It’s easy to blame boozing on my dad passing away five days after I turned 21, or point to the isolation of moving away to college a few months after his death, but addiction was waiting to flourish. I was isolating long before my first drink. Not being able to voice grief did not help. I already hid most details of my life from my immediate friends and family. I desperately wanted to start over again. I won’t roll over.

•••

Earning a DUI that October, I’m blessed with not hurting myself or anyone, physically. When I saw the red and blue lights flashing in the rearview mirror, I was hit with a wave of relief. It was over. No hiding.

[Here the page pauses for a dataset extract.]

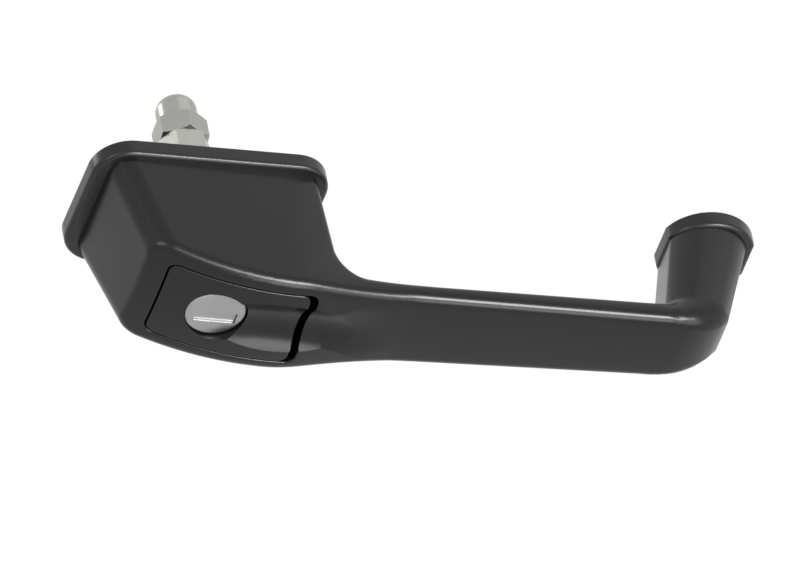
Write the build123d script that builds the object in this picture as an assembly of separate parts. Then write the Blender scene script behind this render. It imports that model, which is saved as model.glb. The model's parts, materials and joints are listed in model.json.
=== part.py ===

“This, This, must be rock bottom.”

•••

I’m not great at holidays. Nor great with talking with family at holiday parties. Nor reliable at gift giving. And my gift giving is surrounded by ego that each gift has to be the best gift, despite not having any money to spend, 2013 especially, I tried crafting. Non-starter.

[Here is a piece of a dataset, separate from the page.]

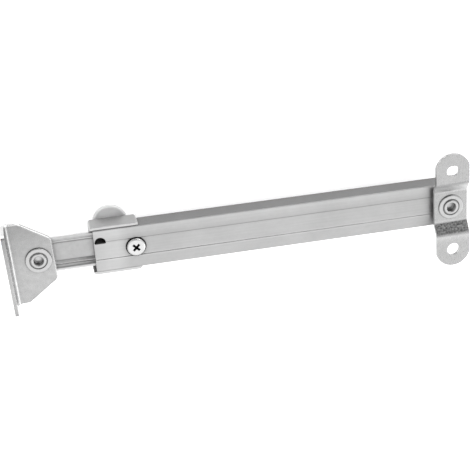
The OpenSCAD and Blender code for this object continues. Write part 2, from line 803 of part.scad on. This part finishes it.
// Angle bracket screwed to the sash: a plate over the bar, and a leg turned up towards the window
module sash_bracket() {
    from_pivot() color([0.75, 0.76, 0.77])
        translate([sash_x, 0, 0])
            rotate([0, 0, sash_turn])
                difference() {
                    translate([0, sash_shift, 0]) {
                        intersection() {
                            sash_angle();
                            sash_trim();
                        }
                        sash_plate();
                    }
                    post(0, 0, sash_under_z - over, sash_plate_z + over, rivet_d + 2 * running_fit);
                    for (side = [-1, 1])
                        translate([0, sash_shift + side * sash_hole_spacing / 2,
                                sash_under_z + sash_leg - sash_hole_edge])
                            rotate([0, 90, 0])
                                cylinder(h = sash_back + over, d = sash_hole_d);
                }
}

// The fold and the leg, the full length of the bracket
module sash_angle() {
    half = sash_length / 2;
    root = sash_back - sash_t - sash_bend_r;
    translate([0, half, 0])
        rotate([90, 0, 0])
            linear_extrude(sash_length)
                polygon(sheet([[root, sash_plate_z], [sash_back - sash_t, sash_plate_z],
                    [sash_back - sash_t, sash_under_z + sash_leg]], sash_t, sash_bend_r, 8));
}

// Rounds the free corners of the leg
module sash_trim() {
    half = sash_length / 2;
    tip = sash_under_z + sash_leg;
    low = sash_under_z - over;
    along_x(-over, sash_back + over)
        polygon(rounded([[-half, low], [half, low], [half, tip], [-half, tip]],
            [0, 0, sash_leg_r, sash_leg_r], corner_steps));
}

// The plate, with its upper edge rounded
module sash_plate() {
    cut = sash_back - sash_t - sash_bend_r;
    intersection() {
        mirror([1, 0, 0])
            hull()
                for (a = [0:30:90])
                    translate([0, 0, sash_under_z])
                        linear_extrude(sash_t - sash_round * (1 - sin(a)))
                            polygon(sash_outline(sash_round * (1 - cos(a))));
        translate([-sash_front - over, -sash_length, sash_under_z - over])
            cube([sash_front + over + cut, 2 * sash_length, sash_t + 2 * over]);
    }
}

frame_bracket();
frame_rivet();
frame_washer();
frame_backing_washer();
rail();
mouth_housing();
lock_bush();
lock_washer();
lock_knob();
lock_stud();
brake_screw();
brake_spring_washer();
brake_shoe();
brake_pad();
brake_nut();
slide_bar();
end_shoe();
shoe_rivet();
sash_spacer();
sash_rivet();
sash_backing_washer();
sash_bracket();
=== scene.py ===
import json
import math

import bpy
from mathutils import Matrix, Vector


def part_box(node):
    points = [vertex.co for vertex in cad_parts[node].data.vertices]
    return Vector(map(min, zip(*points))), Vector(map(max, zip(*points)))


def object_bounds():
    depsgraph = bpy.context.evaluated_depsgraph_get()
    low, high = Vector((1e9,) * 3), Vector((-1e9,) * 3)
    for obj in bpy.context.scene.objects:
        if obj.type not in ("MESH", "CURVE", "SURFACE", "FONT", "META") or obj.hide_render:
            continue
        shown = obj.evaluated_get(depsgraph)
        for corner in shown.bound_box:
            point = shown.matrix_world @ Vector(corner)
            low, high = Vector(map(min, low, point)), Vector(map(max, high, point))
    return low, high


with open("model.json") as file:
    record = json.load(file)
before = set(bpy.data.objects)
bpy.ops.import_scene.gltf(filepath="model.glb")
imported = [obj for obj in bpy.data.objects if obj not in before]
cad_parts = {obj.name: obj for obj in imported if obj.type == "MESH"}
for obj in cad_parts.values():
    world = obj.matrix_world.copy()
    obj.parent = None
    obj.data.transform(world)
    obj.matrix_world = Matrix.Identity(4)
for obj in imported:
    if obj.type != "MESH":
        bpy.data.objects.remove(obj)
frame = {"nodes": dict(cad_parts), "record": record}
cad_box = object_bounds()
scene = bpy.context.scene
nodes = frame["nodes"]

# The row's +X runs along the rail towards its mouth, which is to the left in the picture, its -Y up
# the picture, and its +Z towards the viewer.
MM = 0.001
rail_low, rail_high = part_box("rail")


def on_rail(from_mouth):
    """A point on the middle line of the rail's face, so many mm from its mouth."""
    return Vector((rail_high.x - from_mouth * MM, (rail_low.y + rail_high.y) / 2, rail_high.z))


# Short calls for shader nodes

NOISE_RANGE = (0.3, 0.7)        # what a noise mostly keeps to
BEVEL_SAMPLES = 4
CREVICE_SAMPLES = 6
OPEN = 0.9                      # share of a place's sky above which it is no crevice
CURVE_TOP = 2.0                 # largest factor that a tone curve can hold
# Shares of the normal along an axis, between which a factor changes
ALONG_Y = (0.5, 0.95)           # from the face to the sides
ALONG_Z = (0.84, 0.97)          # from the bends to the flats
UP_PICTURE = (-0.5, -0.2)       # from faces that lean up the picture to all others
OVER_EDGE = (0.08, 0.35)        # from the face to its rounded edge
ON_FACE = (0.2, 0.6)            # from the sheet's cut edge to its face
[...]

My brother and I had previously talked about how much fun it would be to stage a funny, cheesy family Christmas portrait. It has been decided. The complete immediate family had open availability post-Thanksgiving dinner for a photo op. The stars were aligning. This single photo, my redemption.

•••

Thanksgiving night. Post-dinner, and I am in my room shaking with nerves. Downstairs in the living room my mom, brother, sister, and brother-in-law are waiting for me to start my much-anticipated gift. Coming from a family that worries, I am positioned in a unique conundrum: Conceptually, we're making a purposefully janky Christmas photo, but internally, it must be perfect in it's controlled jankiness. I twalk out of my room, head to the linen closet and find an old bluish green bedsheet that could double as the backdrop seen in middle-school class photos. My sister to helps hang the backdrop. My brother is taller than the backdrop.

My mind chimes in “All is lost.”

Thanks, mind!

I worry, I get tense, and worry is as contagious as yawning, so soon we are all suddenly tense and worrying.

My brother Kevin states that, if we are going for jankiness, then the busted backdrop works in our favor, and I want to counter that the backdrop gives order and proper framing for jankiness and compromising the frame undermines the erzats studio feel, but instead, I breathe. This is new to me.

My sister Julie and her husband Mike embrace the idea of my looming brother and decorate him as a tree. They tend to tinsel and I go to set up the shot using my dad's old tripod. Shit, it has become a bipod. And I want to scream, but instead we start stacking books. It's not that I've stop caring about the photo, but maybe… oh wow, is this what it feels like to have fun with my family?

We’re hanging ornaments on my brother, my mom subbed her ugly sweater for a winterwonderland denim number. A dearest friend of mine and an “adopted” family member we’ve babysat for most of their life stop by. We’re out of Christmas sweaters but our house collects costume pieces for pinches just like this.

We have to act fast. The light-up tree topper on my brother’s head is starting to burn and ornaments are shattering. We pose, I hit the timer on the camera, I run back into my space but I don't make it quite in time before the flash, we go with it, and I bounce back to the camera, and the picture is still loading.

•••

Of all the Christmas songs, Little Drummer Boy as got to be the least musically interesting. But I like the idea. This boy finds themself at the birth of Christ. Everyone else there has brought gifts, but this boy only has a drum. So he plays the drum for baby Jesus.

It can be read as a great testament to using art to commune with faith and the unknowable. I could see it as extolling how “any gift you bring that comes from the heart is a good gift.”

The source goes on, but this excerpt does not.